When organizations treat all violations as intentional misconduct, they misdiagnose the root cause.

Where process breakdowns occur

Policy violations often originate at predictable friction points within the expense lifecycle.

1. Policy ambiguity

Expense policies are frequently written in legalistic or overly broad language. Employees may not fully understand what qualifies as compliant spending, especially when guidelines vary by department or geography.

If rate caps, receipt thresholds, or submission deadlines are not clearly communicated within the system interface, violations increase.

2. Manual enforcement reliance

Organizations that depend on managers to detect policy issues during approval introduce inconsistency. Approvers vary in diligence, workload, and familiarity with policy details.

When enforcement relies on human memory rather than automated validation, violations become unevenly addressed.

3. Workflow misalignment

Approval workflows that do not reflect organizational structure create delays and confusion. Employees may bypass unclear routing or submit incomplete reports to avoid repeated rejections.

Complex or misconfigured approval hierarchies can increase non-compliance simply due to administrative fatigue.

4. Delayed feedback loops

If violations are detected only after reimbursement or during audit review, employees may unknowingly repeat mistakes. Immediate validation and feedback reduce repeat violations significantly.

The role of system design

Modern expense systems are capable of reducing policy violations by embedding enforcement into the submission process.

Effective systems:

  • Apply pre-submission validation rules
  • Require mandatory fields before approval
  • Flag restricted categories immediately
  • Enforce receipt thresholds automatically
  • Route exceptions to designated reviewers

When policy logic operates automatically, enforcement becomes consistent. Employees receive feedback at the moment of submission, not weeks later.

The absence of these controls shifts responsibility from systems to individuals.

Behavioral drivers of non-compliance

Beyond structural gaps, behavioral dynamics contribute to policy violations.

Employees operate under time pressure.
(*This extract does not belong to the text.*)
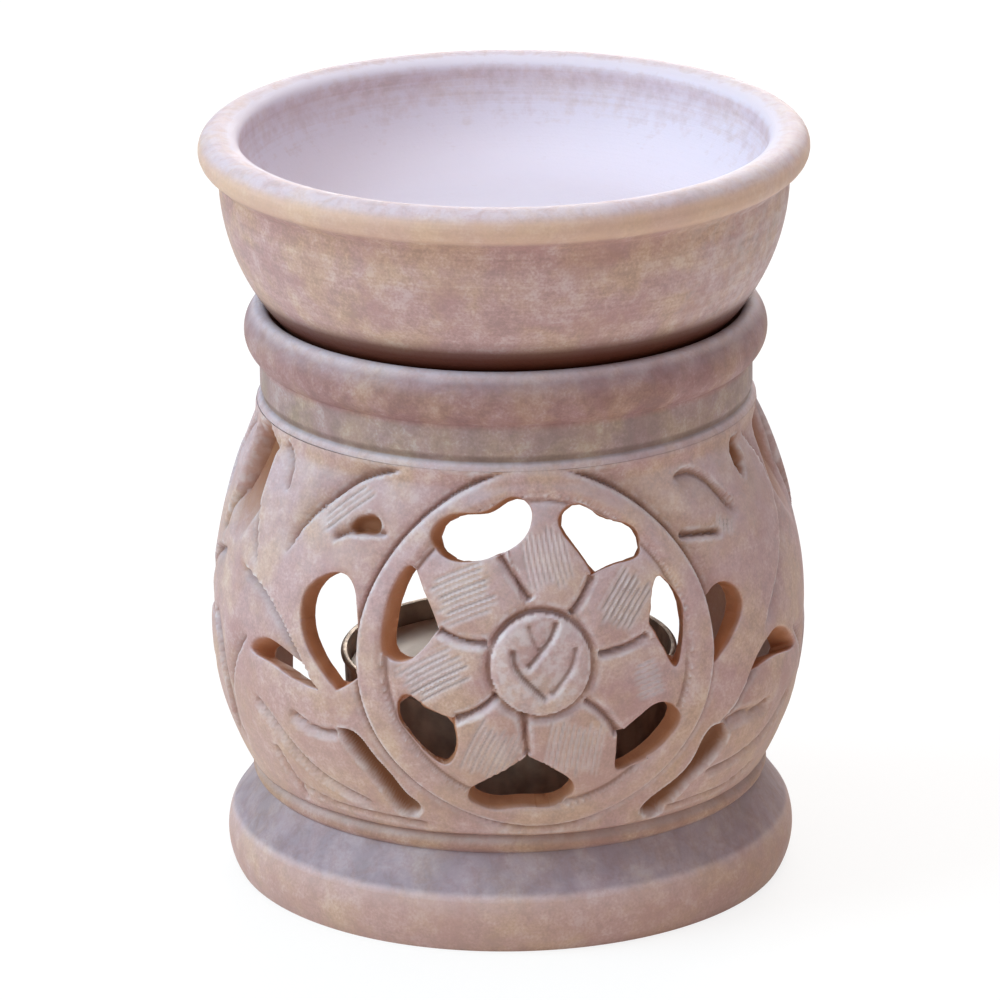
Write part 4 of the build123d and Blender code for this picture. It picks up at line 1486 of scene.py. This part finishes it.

Travel scenarios change unexpectedly. Managers prioritize operational outcomes over documentation precision. When expense systems are perceived as burdensome, users may prioritize speed over accuracy.

Research in behavioral compliance shows that clarity, immediacy of feedback, and ease of adherence significantly improve compliance rates. In other words, employees are more likely to follow policies when doing so is simple and reinforced by system design.

If compliance requires excessive manual effort, violation frequency rises.

Distinguishing fraud from friction

Intentional fraud often displays recognizable patterns, such as repeated duplicate claims, altered documentation, or fabricated expenses. These behaviors are typically limited in frequency but higher in severity.

Process failures, by contrast, tend to be widespread but low in severity. Missing receipts and minor categorization errors are common across many users, indicating systemic friction rather than individual intent.

Finance leaders who analyze violation patterns can distinguish between:

  • High-frequency, low-impact errors
  • Low-frequency, high-risk anomalies

The former often signals process misalignment. The latter warrants investigative controls.

Why blaming employees fails

When organizations respond to widespread policy violations by tightening disciplinary measures without addressing process design, compliance rarely improves.

Employees may become more cautious, but friction remains. Approval bottlenecks increase. Administrative workload rises. Finance teams spend more time correcting reports rather than improving systems.

Sustainable compliance requires reducing friction while maintaining control.

Designing for compliance

Organizations that reduce policy violations typically focus on three structural improvements:

  • Embedding policies directly within the expense interface
  • Automating validation and threshold enforcement
  • Simplifying approval hierarchies

Clear in-system guidance reduces ambiguity. Automated validation reduces inconsistency. Structured exception routing balances flexibility with oversight.

When policies are visible, reinforced, and easy to follow, compliance rates improve without increasing enforcement burden.

The governance perspective

From a governance standpoint, repeated minor violations signal control weakness. However, control strength is not measured by the number of rejected reports. It is measured by how effectively systems prevent non-compliant submissions in the first place.

Strong governance integrates policy logic into the workflow itself. Weak governance relies on detection after submission.

This shift from reactive review to proactive design marks the difference between manual oversight and scalable compliance.

Conclusion

Expense policy violations are often attributed to employee behavior, but in many cases they reflect process design flaws. Ambiguous policies, inconsistent enforcement, delayed feedback, and misaligned workflows create environments where non-compliance becomes routine.

Distinguishing between intentional fraud and systemic friction allows finance leaders to apply the appropriate response. Automated validation, structured workflows, and embedded policy logic reduce violations more effectively than punitive measures alone.

For organizations seeking scalable compliance, the focus should move from blame to architecture.